Un recente studio dell’Istat, pubblicato in occasione del Forum, ha messo in luce le differenze territoriali nei risultati degli indicatori di benessere. «Le regioni del Nord presentano più spesso indicatori di benessere con valori migliori rispetto alla media nazionale, mentre il Mezzogiorno presenta ancora situazioni di marcato svantaggio, soprattutto nei domini del lavoro e delle relazioni sociali», ha rilevato lo studio, che evidenzia come il livello di istruzione sia un determinante cruciale per il benessere. Per esempio, la partecipazione culturale è pari al 64,6% tra i laureati di almeno 25 anni rispetto al 12,5% tra coloro che possiedono solo un titolo di scuola secondaria inferiore. Anche la formazione continua mostra differenze rilevanti: il 25,2% tra i laureati di almeno 25 anni rispetto al 3,2% di coloro con basso titolo di studio.

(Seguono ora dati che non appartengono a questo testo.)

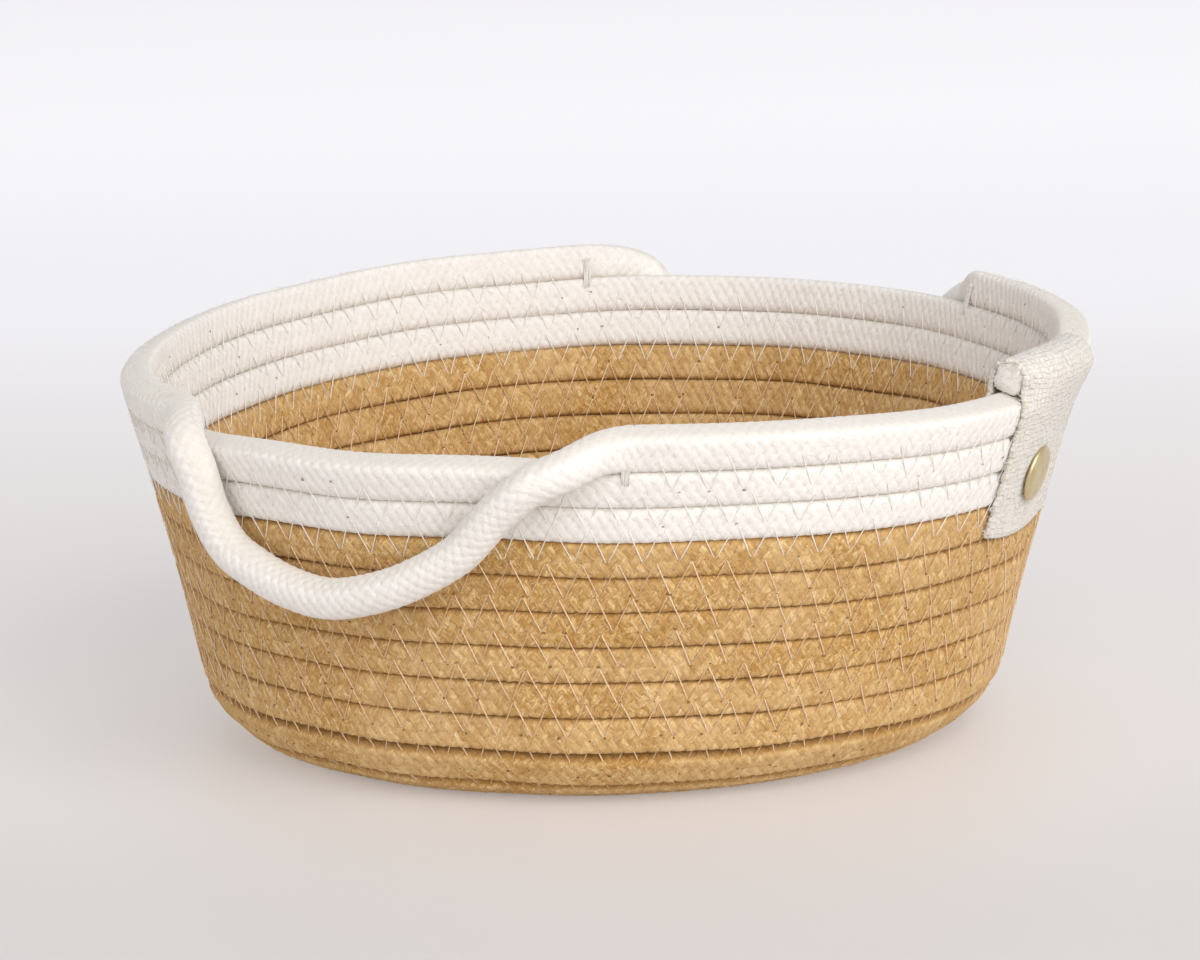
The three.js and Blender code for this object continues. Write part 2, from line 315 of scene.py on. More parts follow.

Lo studio segnala forti disuguaglianze intergenerazionali, che pongono i giovani adulti in condizioni di vulnerabilità economica. Gli studiosi indicano la necessità di strategie mirate per ridurre le barriere all’accesso al lavoro, garantire continuità lavorativa e migliorare le opportunità di crescita per le nuove generazioni: «Le disuguaglianze intergenerazionali pongono i giovani adulti in una condizione di vulnerabilità economica, che potrebbe avere ripercussioni nel lungo periodo, non solo a livello individuale ma anche per la coesione sociale e lo sviluppo del Paese», sottolinea il rapporto.
Riguardo alle disuguaglianze di genere, Istat segnala progressi in ambito educativo e culturale, ma permangono difficoltà nel mondo del lavoro. «Nonostante il maggiore investimento delle donne nell’istruzione, con un terzo delle giovani donne laureate nella fascia d’età 25-34 anni contro un quarto degli uomini, le donne continuano a essere penalizzate nel mercato del lavoro», si legge nel rapporto. Tuttavia, «il maggiore investimento femminile nell’istruzione costituisce un fattore di potenziale attenuamento di questa disparità in futuro, soprattutto se accompagnato da un parallelo ampliamento delle opportunità e degli strumenti di sostegno alla conciliazione dei tempi di vita».
Concludendo, Giorgetti ha sottolineato la necessità di una transizione inclusiva e giusta verso la decarbonizzazione: «Per quanto riguarda il cambiamento climatico, nel contesto della decarbonizzazione delle nostre economie, è fondamentale garantire una transizione giusta e inclusiva, affrontando gli impatti sociali e distributivi delle strategie di mitigazione del cambiamento climatico, nonché la loro accettabilità per la società in generale».